From: Carlini, Antonio <Antonio.Carlini(a)riverstonenet.com>
  My quick check of the the VT102 and VT220 manuals
 does not show "ESC /" as a recognised emulated
 VT52 sequence. The VT100 manual makes it quite
 clear how to react to random ESCape sequences.
 It is pretty silent on VT52 emulation mode. I suspect
 the VSRM is too (if we still have one in
 the office, I'll check tomorrow). 
Vt100 and later were ANSI extended terminals.  VT52 however
was pre ansi.

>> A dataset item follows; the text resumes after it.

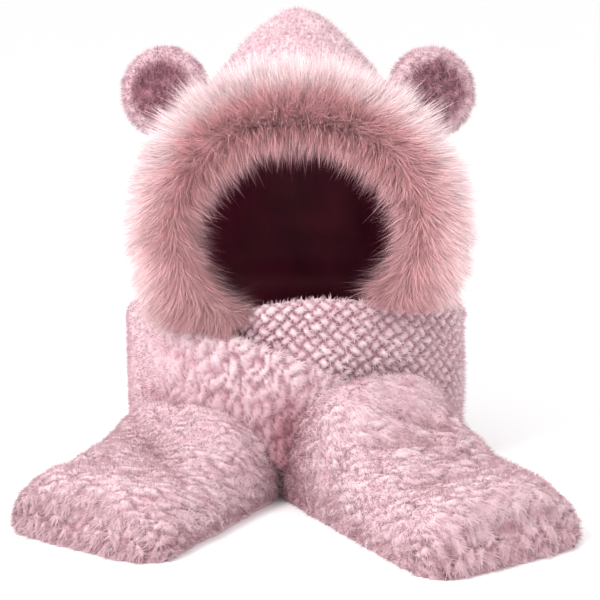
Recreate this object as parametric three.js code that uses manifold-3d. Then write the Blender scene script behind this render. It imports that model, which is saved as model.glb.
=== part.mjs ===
// A plush hood scarf with round animal ears, standing on a flat surface: a pointed knitted hood with
// a satin lining, a deep fur trim round the face, and a long scarf sewn to the hood's base, which
// goes round the neck, crosses in front and ends in two hand pockets that lie forward.
// Millimetres, +Z up, the face looks along -Y. Left and right are the viewer's, left is -X.

import * as THREE from "three";
import { mergeVertices } from "three/addons/utils/BufferGeometryUtils.js";
import Module from "manifold-3d";

const wasm = await Module();
wasm.setup();

// Driving dimensions

const seamGap = 0.4; // between two sewn pieces
const liningGap = 0.8; // between the hood and its lining
const layerGap = 4; // between the two layers of scarf where they cross

const scarfWidth = 165; // across the scarf round the neck, edge to edge
const scarfThick = 18; // of the plush scarf round the neck
const tailWidth = 176; // across the scarf where it lies on the surface
const tailThick = 17; // of the same scarf where it lies on the surface
const neckHalfWidth = 147; // inside of the neck hole, along X
const neckHalfDepth = 98; // inside of the neck hole, along Y

const hoodHeight = 290; // from the neck seam to the peak
const hoodHalfWidth = 136; // at the cheeks
const hoodHalfDepth = 128; // from the neck's centre to the back of the head
const hoodWall = 8;
const liningWall = 2;
const liningDrop = 50; // how far the lining hangs inside the scarf, below the neck seam
const faceCut = 75; // the hood's front edge is this far in front of the neck's centre

const trimHalfWidth = 122; // centre line of the fur trim, along X
const trimHalfHeight = 108; // the same, along Z
const trimCentreHeight = 252; // above the surface
const trimDepth = 97; // the trim's centre line is this far in front of the neck's centre
const trimLeftEnd = -147; // degrees from the top to each end of the trim
const trimRightEnd = 129;
const trimCore = 24; // radius of the backing that the fur is fixed to
const lockLength = 21; // how far a lock of fur stands out of the backing
const lockRadius = 15;

const earSpread = 126; // centre of each ear, along X
const earLevel = 373; // above the surface
const earForward = 44; // in front of the neck's centre
const earRadius = 41;
const earThick = 25;
const earBowl = 30; // radius of the inner ear
const earBowlDepth = 8;
const earInnerThick = 6;
const bowlLip = 1.5; // how far the bowl's edge lies below the pad's top
const bowlSlope = 5; // how far the bowl's wall leans in
const cushionRound = 3; // round edge of the inner ear
const earYaw = 14; // degrees that each ear turns outwards
const earLean = 8; // degrees that each ear tips back

const leftTailReach = 200; // from its root at the neck to the end
const leftTailYaw = 31.3; // degrees from straight ahead
const rightTailReach = 230;
const rightTailYaw = 31.7;
const pocketWall = 10;
const mouthGap = 6; // between the pockets' mouths and the scarf round the neck
const leftPocketHeight = 86; // above the surface, at the mouth
const rightPocketHeight = 118;

// Solids and meshes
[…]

The behavour for unknown escapes in vt52 were
generally no-ops or redundant decodes.  The closest VT52
emulation for 80 char modes was H19 (it could not do the
132 wide and doublewidth).
  When I wrote a VT102 emulator, many moons
 ago, I know that since most VT52 escape
 sequences were of the form "ESC x" then
 I would have ignored "ESC x" for an
 unrecognised "x" and displayed
 "ABC" when fed "A ESC / BC". It seems
 that real VT terminals do not do this. 
VT52 was very different from VT100 and later.
many of the VT52 sequences were both
constrained by 7bit ascii and it's very limited intelligence.
  The only way to determine whether the VT1xx
 is a faithful VT52 emulator is to see what
 a real VT52 does. (Or read the schematics,
 which I believe are online). 
True, though a real VT100 in VT52 mode is safe.